Let’s go back to that image of the lone person lost in reflection. Once they are done collecting their thoughts, who are they going to share them with? Most likely a trusted confidant or private journal—a safe place with no chance of betrayal. This tendency toward secrecy is natural. In the interest of keeping up appearances, we don’t really like to share our weaknesses and past failures (although we do love gawking at the problems and misfortunes of others). But if we are really seeking to take action based on our reflections, then we will likely need some help, and that means we have to own up about what needs work. To make students comfortable with this practice, the classroom has to become a place where each student is recognized as being on an individual path of improvement—and, an important point, no student has reached the end of the path, because there is no end. And if there is no finish line, it becomes more difficult for students to compare their relative positions on the journey.
Once that culture has been established, the classroom can become a place of collective support instead of individual competition. By sharing their reflections on their academic work, students can both advise and seek help from their peers. Sharing their achievements helps those who struggled with that particular task, and sharing their weak spots helps them troubleshoot as they work through a problem set or have a peer edit a rough draft.
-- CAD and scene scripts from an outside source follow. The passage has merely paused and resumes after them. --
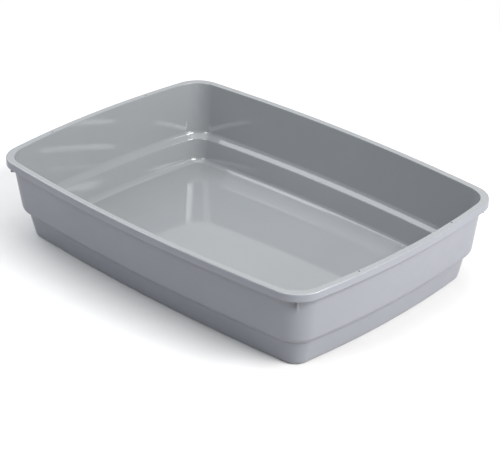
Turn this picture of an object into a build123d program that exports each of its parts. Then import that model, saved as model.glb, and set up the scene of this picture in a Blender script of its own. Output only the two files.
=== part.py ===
from build123d import *
import os
from math import hypot

# Open litter pan: one thin-walled plastic moulding, in millimetres.
# +X runs along the pan, +Z is up, and the origin is at the middle of its underside.
# An inset is measured inwards from the rim's edge at the middle of a side.

# ---- Driving dimensions -------------------------------------------------------------
pan_length = 480.0        # over the rim, at the middle of the short sides
pan_width = 334.0         # over the rim, at the middle of the long sides
pan_height = 97.0
wall = 2.4                # thickness of the walls, the rim and the floor

# Rim: a flat flange with a lip turned down at its outer edge
rim_radius = 33.0         # plan radius of the corners
rim_bow = 12.6            # how far every side swells outwards between its corners
lip_height = 8.9
lip_thickness = 2.0
rim_outer_round = 1.3
rim_inner_round = 1.0

# Upper wall: drafted from the rim down to the shoulder
top_inset = 4.9
top_radius = 32.5
shoulder_height = 34.0    # where the upper wall and the sloping shoulder would meet unrounded
shoulder_inset = 13.2
shoulder_radius = 27.0
shoulder_bow = 11.2
shoulder_roll = 9.5       # radius of the turn between them

# Skirt: the narrower wall below the shoulder
skirt_height = 28.5
skirt_inset = 20.0
skirt_radius = 23.5
skirt_bow = 9.9
ledge_round = 2.6         # inside edge of the ledge that the shoulder makes

# Foot: the bottom of the skirt
foot_inset = 27.2
foot_radius = 16.0
foot_bow = 8.7
foot_roll = 3.8
floor_round = 3.0         # inside, between the skirt and the floor

# Corner gussets under the rim, one upright plate across each corner's diagonal
gusset_thickness = 2.0
gusset_length = 20.0      # long enough to run from the lip to inside the wall
gusset_setback = 4.0      # from the lip's outer face to the gusset's upright edge
gusset_drop = 11.6        # how far the gusset hangs below the lip

# Underside: a shallow recess leaves a flat foot all round, and the gate's boss is in its middle
recess_depth = 0.8
recess_inset = 18.0       # from the foot's outer edge to the recess
recess_radius = 12.0
gate_radius = 4.0
gate_height = 0.5
gate_dimple_radius = 1.5

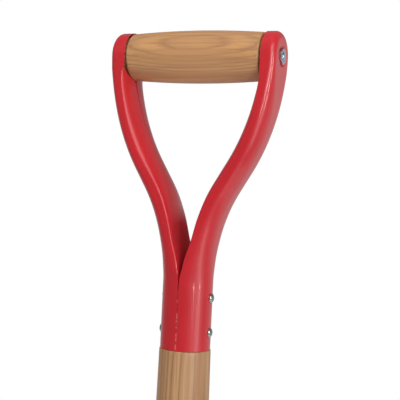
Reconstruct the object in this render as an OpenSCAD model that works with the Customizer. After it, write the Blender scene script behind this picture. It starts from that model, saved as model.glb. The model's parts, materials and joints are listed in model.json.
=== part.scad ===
// Post hole digging spade with a D-shaped handle.
// Millimetres, +Z up. The origin is on the shaft axis, level with the lowest
// point of the cutting edge. -Y is the front, the hollow side of the blade.

/* [Overall] */
// Height of the cross grip's axis above the cutting edge
grip_z = 1130; // [1000:5:1250]
// Distance from the cutting edge to the tread
blade_len = 406; // [350:2:420]
// Height of the socket's mouth above the cutting edge
socket_z = 620; // [560:5:660]

/* [Handle frame] */
// Thickness of the pressed steel sheet
sheet_t = 1.8; // [1.4:0.1:2]
// Distance from the shaft axis to the outer face of each ear
ear_x = 65.6; // [63:0.1:69]
// Radius of each round ear
ear_r = 18.5; // [18:0.1:19]
// Depth of each ear, from its outer face to its rim
ear_depth = 11.3; // [10.5:0.1:12]
// Radius of the rounded edge of each ear
ear_edge_r = 5; // [4:0.5:6]
// Radius of each arm's upper bend, measured on its outer face
upper_bend_r = 172; // [165:1:180]
// Radius of each arm's lower bend, measured on its outer face
lower_bend_r = 113.5; // [105:0.5:118]
// How far each arm leans in, in degrees
arm_lean = 30; // [29:0.5:31]
// Drop from the grip's axis to the crotch, where the two halves meet
crotch_drop = 166; // [166:1:175]
// Drop from the grip's axis to the collar's lower edge
collar_drop = 219.6; // [215:0.2:235]
// Outside radius of the collar
collar_r = 19; // [18.5:0.1:19.4]
// Gap between the rolled edges of an arm, near the grip
arm_seam = 1; // [0.6:0.1:1.2]
// Gap between the two halves of the collar
collar_seam = 0.4; // [0.2:0.1:0.6]

/* [Cross grip] */
// Length of the grip between its two shoulders
grip_len = 105.8; // [100:0.2:107]
// Radius of the grip at its middle
grip_mid_r = 19.8; // [18:0.1:20.5]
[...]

➤ The digital connection. Just as electronic tools make reflections easy to access for an individual, so, too, do they make it easy to share. Sharing becomes instantaneous when material is available online; the collection of commentary from an entire class can also be indexed, searched, and organized by theme—a feature that may be of great use for the teacher, who will want to look at both individual goals and the class’s experience as a whole. If students are sensitive about sharing their reflections, the work can also be posted anonymously. Like writing in to an advice column with a pseudonym, the practice allows them to receive guidance and support without embarrassing themselves.